Even with the freedom to create my own projects and a genuine interest in the work, I lacked the autonomy and space to work in the way that is best for me.
Structuring my time
When things are going well, I work in quick, hyper-productive bursts. I spend a lot of non-working time mulling work projects over in my mind. It’s taken me less than ten minutes to write this post so far. Four hundred words of a first draft in ten minutes. That happened because I spent several days drawing out inspiration, dreaming up certain phrases, and carrying the idea with me as I did the dishes, took a walk, read a book, called my mom, and decided against vacuuming. Like many creative people, I work when I’m not working.
This does not translate when you’re trading your time for a paycheck.

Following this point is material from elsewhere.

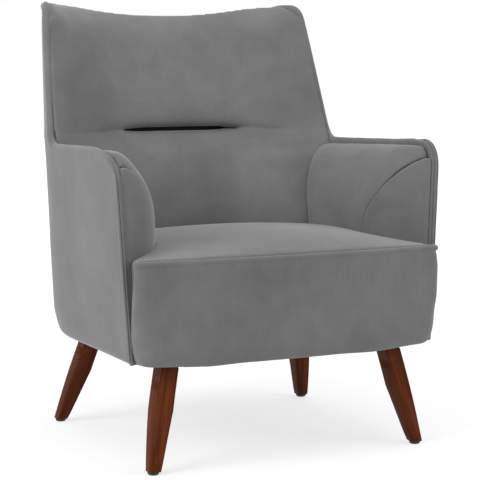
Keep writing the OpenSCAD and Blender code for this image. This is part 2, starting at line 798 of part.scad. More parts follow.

After all, how do you invoice for a half-an-hour daydream? And how do you daydream and futz around with other tasks when you’re at an office, with coworkers nearby? What if you crave a different vantage point, a moment to stretch your legs, the chance to settle into a different kind of chair?
You can’t. At least, not in offices outside Silicon Valley, where I hear they’ve mastered the creative office space.
I ended up leaving that job when other opportunities arose. Leaving was semisweet—I was proud of the work I did there, and grateful for the chance to have moved into a career writing space because of them.
But when I left, I did not imagine finding a new ‘day job’ writing gig. I didn’t picture an office setting.
Instead, I imagined writing from my own cozy space somewhere, or working in coffee shops and visiting clients at their offices. I dreamed of working in shared spaces with other creatives and of taking my computer and work with me on the road.
Two years on, I’ve done all those things. I’ve worked from trains and friends’ homes and while hiking. I’ve gotten up early and written late into evenings. I’ve worked from every ‘sit-able’ surface in my house. And while it’s possible I might have an office job in my future, I hope I’ll keep moving forward with what I learned in Dublin: my particular style of creativity is hard to kickstart in a stationary 9 to 5.